That usually gives clients peace of mind, he says, “because it clarifies the meaning of the $6,000 per year we use as an initial estimate.”

Of course, financial advisors also want to plan for their clients’ all-in cost of healthcare. At one end of the spectrum, those one in four retirees in the 25th percentile who are covered by traditional Medicare (Parts A and B) and a prescription drug plan (Part D), including out-of-pocket expenses, will pay less than $2,700 per year for annual healthcare expenses, according to Banerjee’s research. At the other end of the spectrum, one in 10 retirees—those in the 90th percentile—will spend more than $7,800 annually on total healthcare costs, the median expense being $3,500.

The Mercer-Vanguard research has different estimates, but the results are similar. It shows that a low-risk, 65-year-old woman under original Medicare, in 2020, would have median costs of $3,100 pear year, a medium-risk woman would have median costs of $4,000, and a high-risk woman would have median costs of $6,700.

Wealth advisor Jason Branning advises clients to further reduce the variability of their out-of-pocket expenses by purchasing a Medicare Supplement Insurance plan, or Medigap, typically Plan F (for those who still qualify) or Plan G.

Medigap plans cost on average $150 to $200 per month according to Kaiser Family Foundation. They can help clients cover copayments, coinsurance and deductibles copayments, says Branning, who is with Branning Wealth Management in Ridgeland, Miss.

“These Medigap plans cover a majority of the medical costs annually for retirees through their monthly premiums,” Branning says. “Our advice is to cover these mandatory costs—health insurance—by matching them to stable income.”

That stable income includes Social Security, pensions (if the clients are lucky enough to have one) and earned income (if they are still working). Branning also uses withdrawals from various taxable and retirement accounts, such as IRAs and health savings accounts (HSAs) when necessary, as well.

The Mercer-Vanguard model suggests that a typical 65-year-old woman who purchased a Medicare Supplement Plan G and a standard prescription drug plan would have annual healthcare expenses of $5,100 in 2020.

“For those who can afford it, purchasing a Medigap plan that covers most of what Medicare doesn’t pay can lead to a highly predictable healthcare budget and heavily limit out-of-pocket medical expenditures,” says Kuster. “But doing so comes at an expense. Compared to lower cost Medigap policies with potential higher out-of-pocket expenses, buying a more expensive plan also means experiencing higher premiums, even if you don’t use the plan often. It’s wise to weigh the benefits and disadvantages of other insurance options, such as a Medicare Advantage plan or any retiree medical benefits available.”

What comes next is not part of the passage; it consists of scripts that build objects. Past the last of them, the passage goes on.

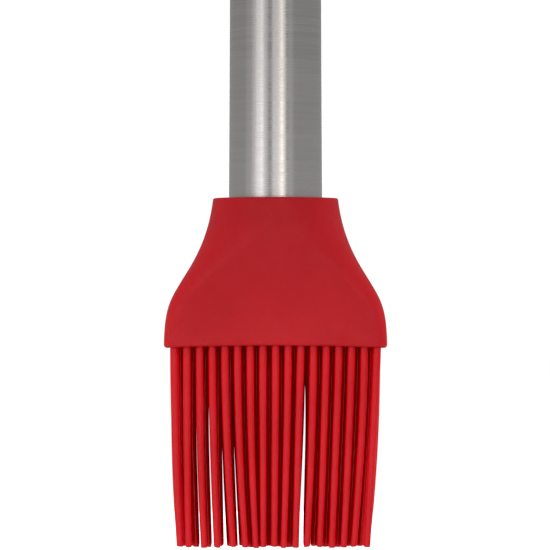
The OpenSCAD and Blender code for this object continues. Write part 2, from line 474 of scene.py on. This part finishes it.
def make_boot():
    rings = socket_rings() + outer_rings()
    recess = outline(pad_hi.x + FIT, pad_hi.y + FIT, RECESS_CORNER, BOOT_POINTS)
    rings.append([(x, y, z) for (x, y), (_, _, z) in zip(recess, rings[-1])])
    rings.append(flat_ring(recess, pad_hi.z + FIT))

    boot = piece("silicone_boot", *loft(rings), head_red)
    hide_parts("head_boot")
    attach(boot, "head")


def make_pad():
    """The plate that the bristles grow from, with a soft edge round its face."""
    corner = RECESS_CORNER - FIT
    rings = []
    for angle in reversed(arc(5)):
        inset = PAD_EDGE * (1 - math.cos(angle))
        points = outline(pad_hi.x - inset, pad_hi.y - inset, corner - inset, BOOT_POINTS)
        rings.append(flat_ring(points, PAD_FACE + PAD_EDGE - PAD_EDGE * math.sin(angle)))
    rings.append(flat_ring(outline(pad_hi.x, pad_hi.y, corner, BOOT_POINTS), pad_hi.z))
    pad = piece("silicone_pad", *loft(rings), head_red)
    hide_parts("bristle_pad")
    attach(pad, "head")


# Bristles: each row is one comb of curved, tapered bristles

ROOT_R = 0.78 * MM
TIP_R = 0.63 * MM
ROOT_FILLET = 0.08 * MM
ROOT_IN_PAD = 0.3 * MM
TIP_ROUND = 0.26 * MM
SLANT_FADE = 1 * MM
BRISTLE_SIDES = 24
BRISTLE_STEPS = 28

# How each bristle of a row bends, left to right: at 1 it leans straight, above 1 it curves
# late, below 1 early.
BENDS_LONG = (
    1.9, 3.0, 2.2, 1.8, 1.9, 2.0, 2.1, 1.8, 1.5, 1.4, 0.95, 1.6, 1.2, 1.15, 1.3, 1.65, 1.2
)
BENDS_SHORT = (2.3, 2.6, 2.6, 2.6, 2.4, 2.2, 2.0, 1.6, 1.5, 1.5, 1.2, 1.5, 1.2, 1.2, 1.4, 1.5)
BENDS = {
    1: BENDS_LONG,
    2: BENDS_SHORT,
    3: (3.5,) + BENDS_LONG[1:-1] + (2.2,),
    4: BENDS_SHORT[:4] + (0.8,) + BENDS_SHORT[5:],
    5: BENDS_LONG,
}
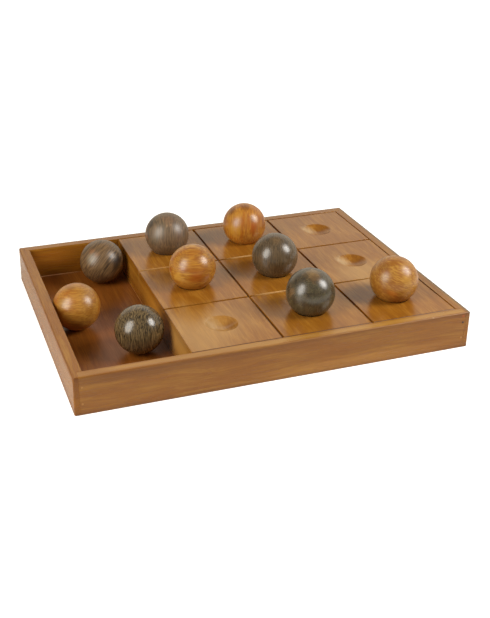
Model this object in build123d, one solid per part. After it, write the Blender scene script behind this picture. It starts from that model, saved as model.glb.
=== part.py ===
from build123d import *
import os

# A wooden tic-tac-toe game: a shallow tray with a storage well at the left and, at the right, a raised
# square board cut by grooves into nine squares, each with a dimple that holds a loose wooden ball.
# Millimetres. X runs along the front rail, Y towards the back and Z up. The origin is under the middle
# of the tray, on the surface that it stands on.

# Playing board
groove_spacing = 72.0  # between the middles of two grooves that run side by side
outer_square = 69.6  # from the middle of a groove to the edge of the board
groove_width = 1.8
groove_depth = 2.0
groove_mouth = 0.3  # flare of each groove at the top
board_edge_radius = 0.6
board_gap = 0.4  # between the board and each rail beside it
board_drop = 0.3  # how far the board's top lies below the top of the rails

# Balls and their dimples
ball_diameter = 37.5
dimple_clearance = 0.3  # dimple radius less ball radius
dimple_depth = 4.5
dimple_rim_radius = 0.5
rest_gap = 0.2  # under each ball

# Tray
well_length = 78.4  # from the left rail to the board
rail_height = 30.0
rail_thickness = 8.0
side_tongue = 4.0  # end of a side rail that shows beside the front and back rails
floor_thickness = 3.2
floor_rabbet = 4.0  # how far the floor reaches under each rail
floor_play = 0.2  # between the floor's edge and the end of its rabbet
corner_radius = 1.2
edge_radius = 1.0

# Brads through the front and back rails into the side rails
brad_length = 20.0
brad_shank_radius = 0.6
brad_head_radius = 0.9
brad_head_thickness = 0.6
brad_low_height = 9.0
brad_top_cover = 8.0  # from the top of the rail to the upper brad

# Pins through the floor into the rails
pin_length = 12.0
pin_shank_radius = 0.6
pin_head_radius = 1.1
pin_head_thickness = 0.5
pin_corner_distance = 24.0  # from the outside of a corner to the first pin
long_rail_pins = 5
side_rail_pins = 4

nail_tip_length = 1.5

# Squares of the board: columns from the left and rows from the front
columns = ("left", "centre", "right")
rows = ("front", "middle", "back")

# Balls at rest on the board, with the column and the row of each
board_balls = {
    "dark_ball_back_left": ("left", "back"),
    "light_ball_back_middle": ("centre", "back"),
    "light_ball_centre_left": ("left", "middle"),
    "dark_ball_centre": ("centre", "middle"),
    "dark_ball_front_middle": ("centre", "front"),
    "light_ball_front_right": ("right", "front"),
}

# Balls at rest in the well: the side wall and the end rail that each is measured from, and its gap to them
well_balls = {
    "dark_ball_well_back": ("board", 2.2, "back_rail", 6.3),
    "light_ball_well_middle": ("left_rail", 0.4, "front_rail", 91.3),
    "dark_ball_well_front": ("board", 3.7, "front_rail", 40.0),
}

# Worked out
ball_radius = ball_diameter / 2
dimple_radius = ball_radius + dimple_clearance
board_side = groove_spacing + 2 * outer_square
well_width = board_side + 2 * board_gap
inside_length = well_length + board_side + board_gap
tray_length = inside_length + 2 * rail_thickness
tray_width = well_width + 2 * rail_thickness
board_top = rail_height - board_drop
board_thickness = board_top - floor_thickness
board_right = inside_length / 2 - board_gap
board_left = board_right - board_side
board_centre_x = board_right - board_side / 2
upper_brad_height = rail_height - brad_top_cover


def block(length, width, height, x=0, y=0, z=0):
    """A box with its middle over (x, y) and its underside at height z."""
    return Pos(x, y, z) * Box(length, width, height, align=(Align.CENTER, Align.CENTER, Align.MIN))


def nail(length, shank_radius, head_radius, head_thickness):
    """A nail along +Z, with the outside of its head at the origin."""
    low = (Align.CENTER, Align.CENTER, Align.MIN)
    straight = length - nail_tip_length
    head = Cylinder(head_radius, head_thickness, align=low)
    shank = Cylinder(shank_radius, straight, align=low)
    tip = Pos(0, 0, straight) * Cone(shank_radius, shank_radius / 4, nail_tip_length, align=low)
    return head + shank + tip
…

De Santis says the question about Medigap is specific to each individual. “But Medigap is a good option if someone thinks they may see a doctor frequently and are concerned about the deductibles and copays,” he says. “I think it’s a good option to evaluate with the specific client.”

To be sure, retirement healthcare costs can vary widely depending on the type of insurance a retiree chooses, and no type of coverage is “typical,” according to Banerjee.

The authors of the Mercer-Vanguard research share that opinion: “Coverages differ in cost and comprehensiveness, and retirees need to make trade-off decisions when selecting a plan,” they write. “Total costs under different Medicare coverages may vary based on health status. Some people may consider paying higher premiums to reduce the risk of extreme or less predictable out-of-pocket costs. Others, especially those who expect to remain healthy, may experience lower costs in most years by opting for a less-extensive supplemental policy or none at all. The trade-off is that they may experience years with much higher costs. Waiting until supplemental coverage is needed may not be advisable, as many carriers will not provide that option after an individual becomes sick—outside of the initial Medicare enrollment period—or will charge higher rates.”

Planning For Prescription Costs
The just-passed Inflation Reduction Act will also change how financial advisors plan their clients’ healthcare costs in retirement. The law caps out-of-pocket prescription drug costs at $2,000 annually per Medicare beneficiary starting in

2025. Original Medicare, combined with a strong Medigap and efficient Part D coverage, means less risk of unexpected out-of-pocket healthcare costs through retirement, says Kuster.